**THE PROBLEM**
Transcribe, exactly as they appear, the line that contains "obj.parent = None", the line that contains "(0.1259, -0.180, 0.1204))", and every line in between, and nothing else.

++++ AVAILABLE RECORDS

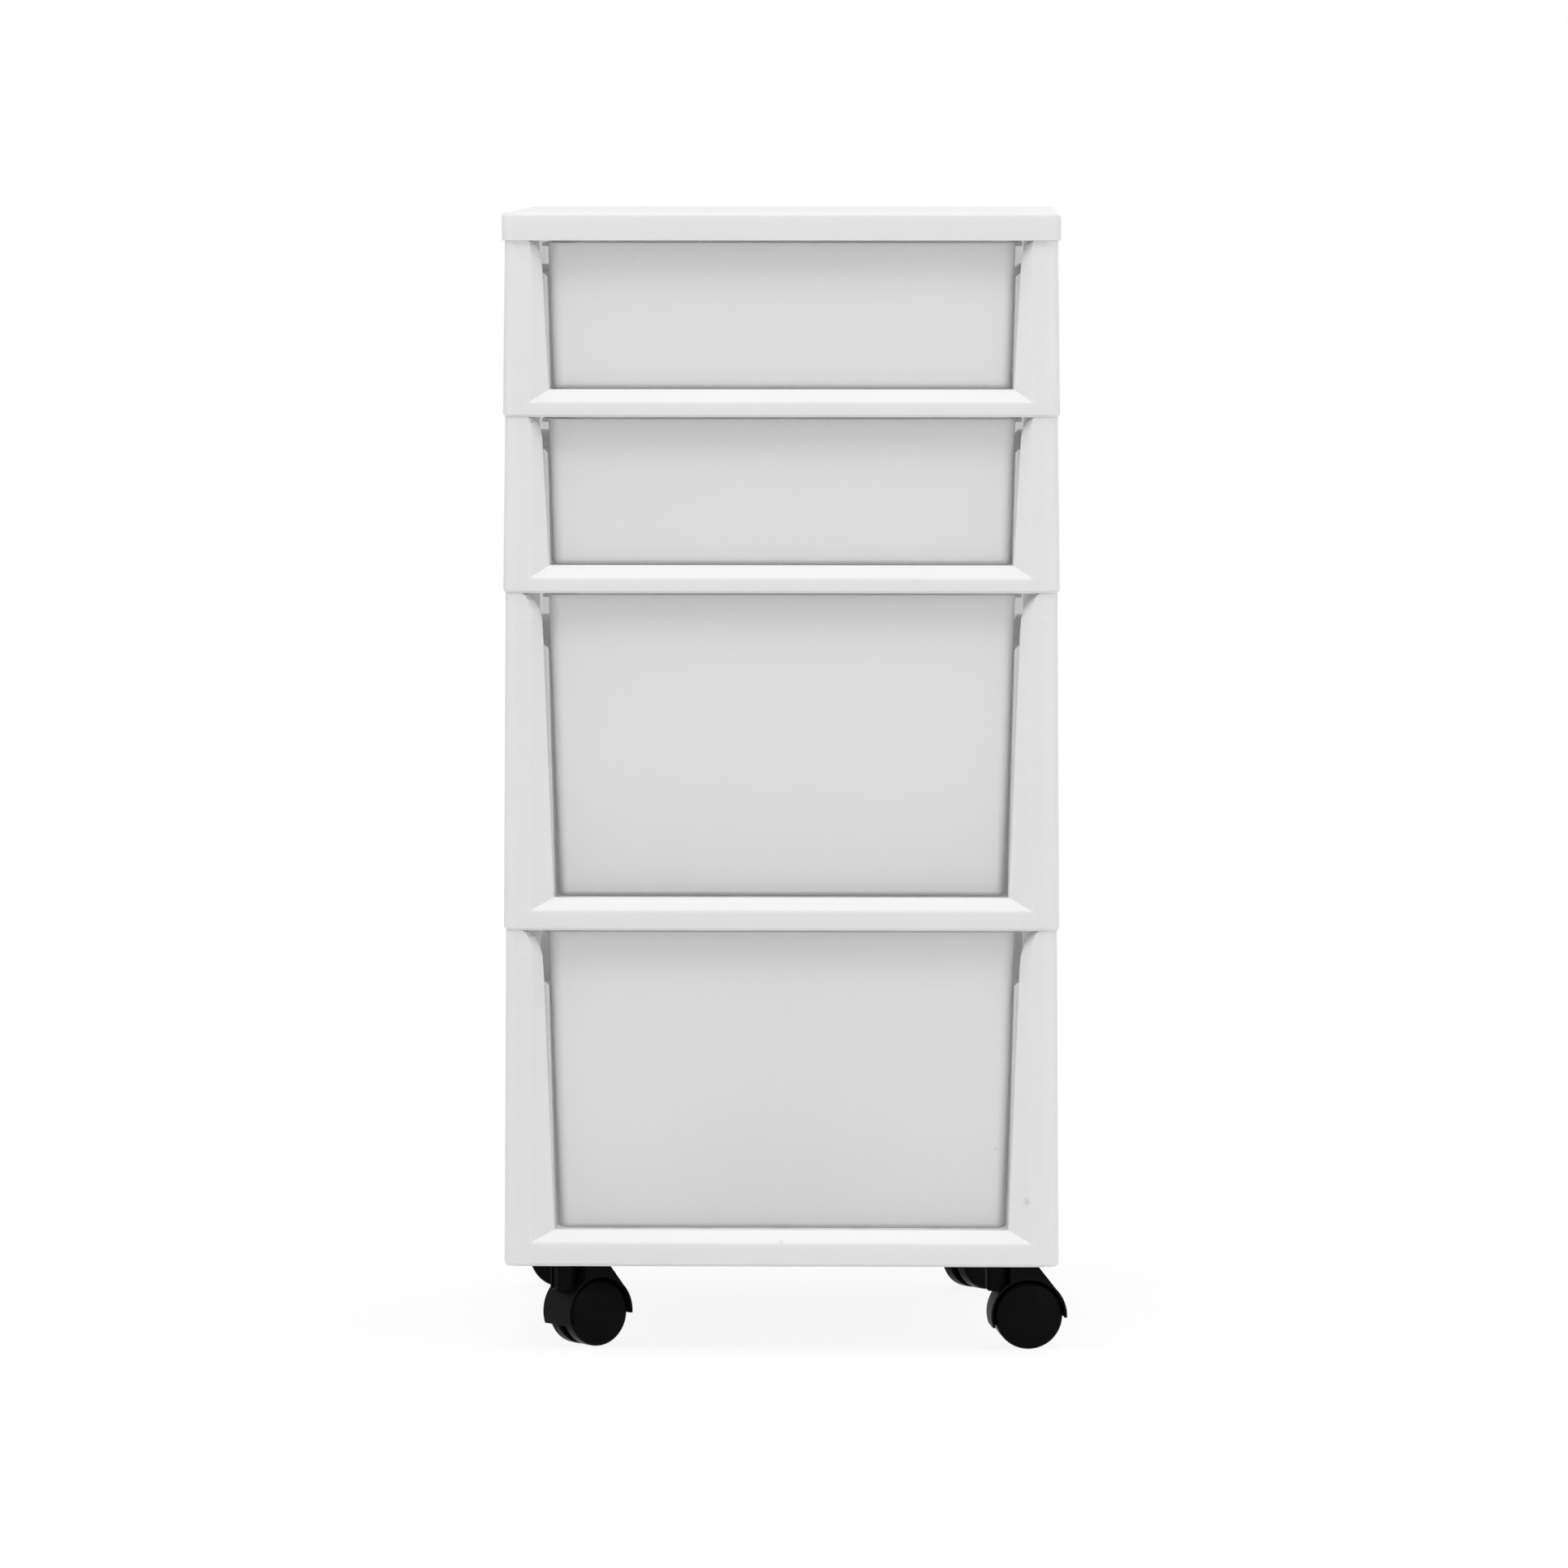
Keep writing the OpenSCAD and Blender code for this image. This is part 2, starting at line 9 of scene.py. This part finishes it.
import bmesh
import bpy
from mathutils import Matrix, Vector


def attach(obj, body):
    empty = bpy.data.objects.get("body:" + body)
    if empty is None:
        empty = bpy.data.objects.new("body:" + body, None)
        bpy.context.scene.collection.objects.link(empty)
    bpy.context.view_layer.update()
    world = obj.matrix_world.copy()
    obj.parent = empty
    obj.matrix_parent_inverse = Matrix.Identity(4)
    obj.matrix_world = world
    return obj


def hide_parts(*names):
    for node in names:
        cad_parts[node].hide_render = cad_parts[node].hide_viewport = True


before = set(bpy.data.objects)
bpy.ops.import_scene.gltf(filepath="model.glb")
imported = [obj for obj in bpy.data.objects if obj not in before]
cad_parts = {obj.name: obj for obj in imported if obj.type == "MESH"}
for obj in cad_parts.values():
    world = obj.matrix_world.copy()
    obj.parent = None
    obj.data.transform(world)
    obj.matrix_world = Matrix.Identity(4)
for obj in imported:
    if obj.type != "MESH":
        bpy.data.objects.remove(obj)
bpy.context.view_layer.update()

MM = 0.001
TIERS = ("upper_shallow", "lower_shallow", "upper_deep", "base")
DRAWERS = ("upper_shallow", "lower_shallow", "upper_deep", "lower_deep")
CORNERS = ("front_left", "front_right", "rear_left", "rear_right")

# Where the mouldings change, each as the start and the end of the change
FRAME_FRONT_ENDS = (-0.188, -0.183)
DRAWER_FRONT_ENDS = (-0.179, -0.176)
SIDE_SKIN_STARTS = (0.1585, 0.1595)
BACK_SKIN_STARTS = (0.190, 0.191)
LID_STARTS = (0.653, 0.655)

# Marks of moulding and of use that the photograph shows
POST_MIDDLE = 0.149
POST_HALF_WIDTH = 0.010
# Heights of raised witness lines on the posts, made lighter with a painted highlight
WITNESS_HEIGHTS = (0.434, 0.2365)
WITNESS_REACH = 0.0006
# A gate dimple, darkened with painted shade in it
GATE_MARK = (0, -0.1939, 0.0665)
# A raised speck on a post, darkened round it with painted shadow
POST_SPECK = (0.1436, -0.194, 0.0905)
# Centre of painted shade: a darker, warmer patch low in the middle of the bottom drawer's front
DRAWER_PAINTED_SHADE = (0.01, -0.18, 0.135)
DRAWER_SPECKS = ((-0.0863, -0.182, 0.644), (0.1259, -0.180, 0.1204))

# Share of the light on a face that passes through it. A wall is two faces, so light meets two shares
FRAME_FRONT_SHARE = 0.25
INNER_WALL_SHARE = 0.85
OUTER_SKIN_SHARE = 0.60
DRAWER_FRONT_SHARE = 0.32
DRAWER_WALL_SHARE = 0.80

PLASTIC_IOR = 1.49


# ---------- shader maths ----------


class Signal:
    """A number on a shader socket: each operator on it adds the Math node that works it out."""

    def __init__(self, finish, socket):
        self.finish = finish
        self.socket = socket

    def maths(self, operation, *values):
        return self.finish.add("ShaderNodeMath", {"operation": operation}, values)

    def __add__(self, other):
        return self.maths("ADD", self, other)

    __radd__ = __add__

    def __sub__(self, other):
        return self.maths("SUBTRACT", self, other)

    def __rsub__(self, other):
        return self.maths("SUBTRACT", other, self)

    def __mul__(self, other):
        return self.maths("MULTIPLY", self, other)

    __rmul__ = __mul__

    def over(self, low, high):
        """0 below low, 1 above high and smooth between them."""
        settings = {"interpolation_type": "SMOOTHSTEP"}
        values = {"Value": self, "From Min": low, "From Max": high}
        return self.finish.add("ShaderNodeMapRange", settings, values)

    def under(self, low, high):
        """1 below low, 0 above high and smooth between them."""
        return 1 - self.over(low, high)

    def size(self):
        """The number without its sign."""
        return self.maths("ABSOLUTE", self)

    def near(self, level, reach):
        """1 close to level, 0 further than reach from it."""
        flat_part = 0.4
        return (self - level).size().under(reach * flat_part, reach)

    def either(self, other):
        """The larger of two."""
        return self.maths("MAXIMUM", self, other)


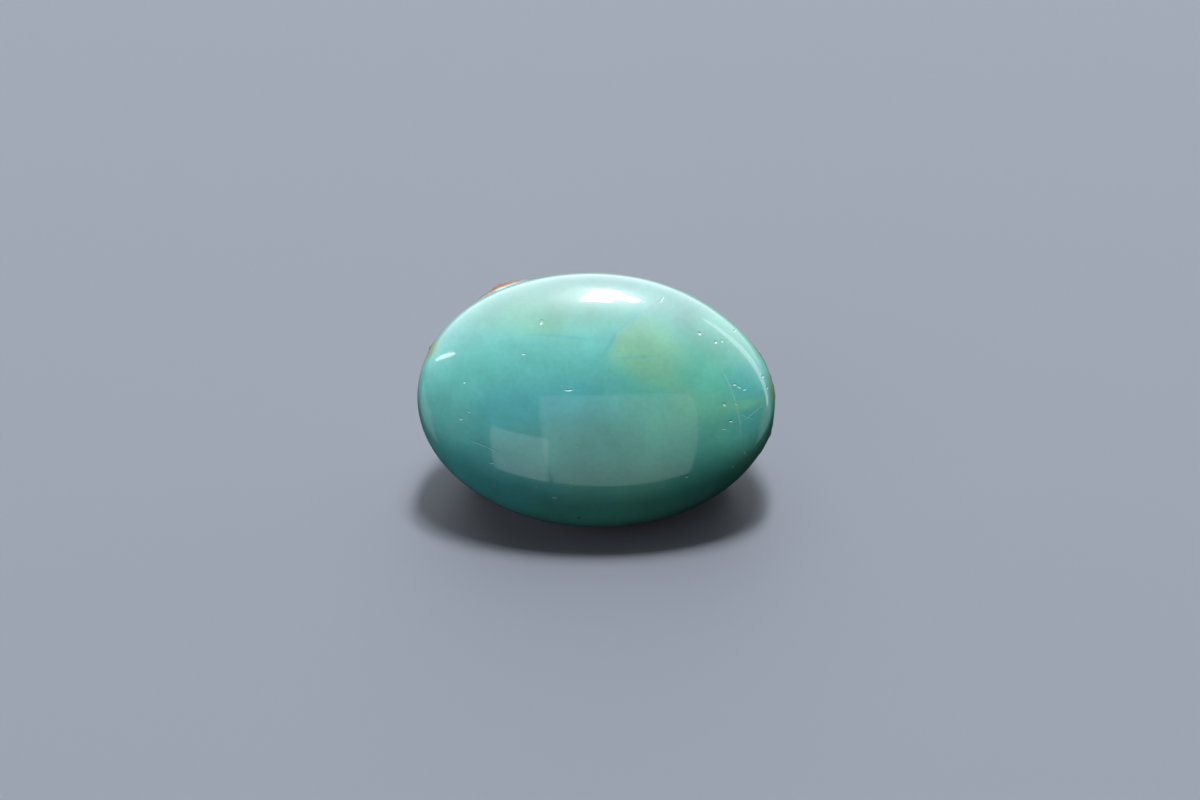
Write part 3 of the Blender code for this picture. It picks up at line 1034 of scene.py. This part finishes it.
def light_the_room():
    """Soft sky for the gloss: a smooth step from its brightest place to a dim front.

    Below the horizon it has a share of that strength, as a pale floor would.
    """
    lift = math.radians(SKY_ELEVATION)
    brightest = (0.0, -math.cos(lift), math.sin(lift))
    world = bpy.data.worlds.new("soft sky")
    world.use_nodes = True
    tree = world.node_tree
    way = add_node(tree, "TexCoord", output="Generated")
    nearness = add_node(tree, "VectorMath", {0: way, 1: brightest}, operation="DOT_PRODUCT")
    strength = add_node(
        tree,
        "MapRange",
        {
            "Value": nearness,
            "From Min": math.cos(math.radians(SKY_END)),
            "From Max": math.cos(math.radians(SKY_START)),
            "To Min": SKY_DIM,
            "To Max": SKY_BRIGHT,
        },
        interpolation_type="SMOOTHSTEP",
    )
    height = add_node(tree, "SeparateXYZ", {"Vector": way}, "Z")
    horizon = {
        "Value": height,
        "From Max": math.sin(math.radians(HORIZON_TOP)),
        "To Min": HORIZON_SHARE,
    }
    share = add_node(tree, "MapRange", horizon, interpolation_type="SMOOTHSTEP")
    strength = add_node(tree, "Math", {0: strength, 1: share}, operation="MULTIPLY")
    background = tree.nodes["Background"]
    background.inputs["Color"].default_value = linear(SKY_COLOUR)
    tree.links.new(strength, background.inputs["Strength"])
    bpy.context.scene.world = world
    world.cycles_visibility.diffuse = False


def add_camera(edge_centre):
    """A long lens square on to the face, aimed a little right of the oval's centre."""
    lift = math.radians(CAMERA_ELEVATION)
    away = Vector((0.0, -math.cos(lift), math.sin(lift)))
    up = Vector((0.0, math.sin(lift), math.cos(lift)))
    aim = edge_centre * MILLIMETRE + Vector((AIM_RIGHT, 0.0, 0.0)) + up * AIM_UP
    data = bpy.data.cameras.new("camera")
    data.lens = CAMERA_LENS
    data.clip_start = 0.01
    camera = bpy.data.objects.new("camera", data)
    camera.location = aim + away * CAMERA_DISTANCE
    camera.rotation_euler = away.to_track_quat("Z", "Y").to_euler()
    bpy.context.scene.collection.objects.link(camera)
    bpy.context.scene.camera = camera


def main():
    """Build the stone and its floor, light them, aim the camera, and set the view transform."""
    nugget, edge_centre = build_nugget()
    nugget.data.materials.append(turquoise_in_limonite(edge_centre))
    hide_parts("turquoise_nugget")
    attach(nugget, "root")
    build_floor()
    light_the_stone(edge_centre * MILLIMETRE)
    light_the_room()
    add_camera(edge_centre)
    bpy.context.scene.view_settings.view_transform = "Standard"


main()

++++++++

**RESPONSE TO THIS TASK**
    obj.parent = None
    obj.data.transform(world)
    obj.matrix_world = Matrix.Identity(4)
for obj in imported:
    if obj.type != "MESH":
        bpy.data.objects.remove(obj)
bpy.context.view_layer.update()

MM = 0.001
TIERS = ("upper_shallow", "lower_shallow", "upper_deep", "base")
DRAWERS = ("upper_shallow", "lower_shallow", "upper_deep", "lower_deep")
CORNERS = ("front_left", "front_right", "rear_left", "rear_right")

# Where the mouldings change, each as the start and the end of the change
FRAME_FRONT_ENDS = (-0.188, -0.183)
DRAWER_FRONT_ENDS = (-0.179, -0.176)
SIDE_SKIN_STARTS = (0.1585, 0.1595)
BACK_SKIN_STARTS = (0.190, 0.191)
LID_STARTS = (0.653, 0.655)

# Marks of moulding and of use that the photograph shows
POST_MIDDLE = 0.149
POST_HALF_WIDTH = 0.010
# Heights of raised witness lines on the posts, made lighter with a painted highlight
WITNESS_HEIGHTS = (0.434, 0.2365)
WITNESS_REACH = 0.0006
# A gate dimple, darkened with painted shade in it
GATE_MARK = (0, -0.1939, 0.0665)
# A raised speck on a post, darkened round it with painted shadow
POST_SPECK = (0.1436, -0.194, 0.0905)
# Centre of painted shade: a darker, warmer patch low in the middle of the bottom drawer's front
DRAWER_PAINTED_SHADE = (0.01, -0.18, 0.135)
DRAWER_SPECKS = ((-0.0863, -0.182, 0.644), (0.1259, -0.180, 0.1204))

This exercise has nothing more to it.